> DESCRIPTION OF THE TASK
Copy out every line that contains the word "materials".

--- Start of INFORMATION PROVIDED ---

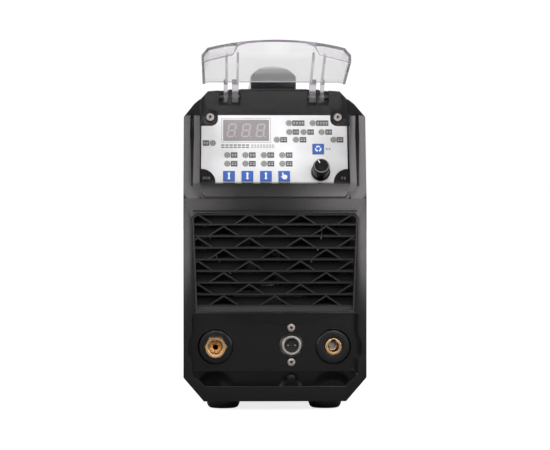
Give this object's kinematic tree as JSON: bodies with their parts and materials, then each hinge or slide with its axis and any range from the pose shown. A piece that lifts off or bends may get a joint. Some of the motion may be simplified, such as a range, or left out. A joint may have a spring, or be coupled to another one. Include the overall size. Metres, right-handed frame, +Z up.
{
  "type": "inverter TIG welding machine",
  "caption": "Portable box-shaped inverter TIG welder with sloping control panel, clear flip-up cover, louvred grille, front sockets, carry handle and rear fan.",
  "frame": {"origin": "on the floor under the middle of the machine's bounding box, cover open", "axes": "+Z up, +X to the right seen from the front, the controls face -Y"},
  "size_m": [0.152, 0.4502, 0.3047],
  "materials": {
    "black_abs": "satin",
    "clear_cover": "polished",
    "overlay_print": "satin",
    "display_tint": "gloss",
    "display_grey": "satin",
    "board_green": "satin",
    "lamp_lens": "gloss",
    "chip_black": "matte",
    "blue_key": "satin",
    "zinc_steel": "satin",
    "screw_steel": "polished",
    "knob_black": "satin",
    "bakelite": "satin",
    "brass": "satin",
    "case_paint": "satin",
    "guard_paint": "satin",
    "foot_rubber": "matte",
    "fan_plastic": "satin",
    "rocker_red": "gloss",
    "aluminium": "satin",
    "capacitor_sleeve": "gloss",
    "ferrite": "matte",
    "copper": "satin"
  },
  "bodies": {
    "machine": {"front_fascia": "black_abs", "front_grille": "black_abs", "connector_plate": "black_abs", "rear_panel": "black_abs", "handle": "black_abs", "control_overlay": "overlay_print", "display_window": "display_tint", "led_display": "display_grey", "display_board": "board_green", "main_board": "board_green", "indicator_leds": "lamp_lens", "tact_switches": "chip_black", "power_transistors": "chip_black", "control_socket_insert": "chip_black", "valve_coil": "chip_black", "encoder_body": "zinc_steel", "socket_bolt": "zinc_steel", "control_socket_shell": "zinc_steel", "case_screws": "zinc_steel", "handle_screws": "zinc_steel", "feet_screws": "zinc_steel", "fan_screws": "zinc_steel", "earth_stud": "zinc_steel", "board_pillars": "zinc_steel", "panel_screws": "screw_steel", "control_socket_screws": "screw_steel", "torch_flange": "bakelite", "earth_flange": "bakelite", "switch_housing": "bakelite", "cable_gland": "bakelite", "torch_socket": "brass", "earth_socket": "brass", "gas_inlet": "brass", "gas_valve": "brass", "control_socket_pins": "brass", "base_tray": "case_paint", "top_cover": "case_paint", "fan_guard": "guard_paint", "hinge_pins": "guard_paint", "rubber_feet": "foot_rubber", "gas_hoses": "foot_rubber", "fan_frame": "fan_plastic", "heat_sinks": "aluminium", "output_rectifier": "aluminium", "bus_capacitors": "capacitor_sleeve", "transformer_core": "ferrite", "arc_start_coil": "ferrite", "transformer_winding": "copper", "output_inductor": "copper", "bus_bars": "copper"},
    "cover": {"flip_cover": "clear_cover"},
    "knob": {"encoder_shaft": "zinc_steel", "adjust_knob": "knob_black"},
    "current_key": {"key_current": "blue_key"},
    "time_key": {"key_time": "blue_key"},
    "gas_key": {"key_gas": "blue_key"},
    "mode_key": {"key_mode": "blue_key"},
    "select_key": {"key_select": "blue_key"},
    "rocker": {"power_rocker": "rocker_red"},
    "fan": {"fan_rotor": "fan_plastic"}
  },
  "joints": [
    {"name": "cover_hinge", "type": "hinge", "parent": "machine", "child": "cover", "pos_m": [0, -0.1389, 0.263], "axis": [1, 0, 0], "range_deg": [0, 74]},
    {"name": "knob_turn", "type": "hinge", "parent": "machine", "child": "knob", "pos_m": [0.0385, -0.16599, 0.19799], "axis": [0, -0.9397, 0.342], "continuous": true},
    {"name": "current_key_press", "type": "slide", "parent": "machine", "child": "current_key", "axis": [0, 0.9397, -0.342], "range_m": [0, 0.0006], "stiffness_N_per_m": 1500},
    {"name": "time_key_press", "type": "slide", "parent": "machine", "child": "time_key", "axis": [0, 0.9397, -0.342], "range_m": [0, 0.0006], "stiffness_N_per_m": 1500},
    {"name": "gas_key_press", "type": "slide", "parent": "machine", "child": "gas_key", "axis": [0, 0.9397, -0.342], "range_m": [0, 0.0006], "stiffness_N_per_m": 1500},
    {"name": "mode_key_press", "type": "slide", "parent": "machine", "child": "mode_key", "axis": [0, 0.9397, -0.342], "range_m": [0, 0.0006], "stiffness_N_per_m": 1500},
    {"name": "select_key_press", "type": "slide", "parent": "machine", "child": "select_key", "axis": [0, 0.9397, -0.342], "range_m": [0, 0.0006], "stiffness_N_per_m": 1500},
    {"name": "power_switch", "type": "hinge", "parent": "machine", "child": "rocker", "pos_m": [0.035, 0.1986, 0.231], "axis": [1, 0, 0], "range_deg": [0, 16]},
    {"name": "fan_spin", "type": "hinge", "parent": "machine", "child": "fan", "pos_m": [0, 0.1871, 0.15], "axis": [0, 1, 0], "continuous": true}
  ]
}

--- End of INFORMATION PROVIDED ---

> RESPONSE TO THIS EXERCISE
Give this object's kinematic tree as JSON: bodies with their parts and materials, then each hinge or slide with its axis and any range from the pose shown. A piece that lifts off or bends may get a joint. Some of the motion may be simplified, such as a range, or left out. A joint may have a spring, or be coupled to another one. Include the overall size. Metres, right-handed frame, +Z up.
  "materials": {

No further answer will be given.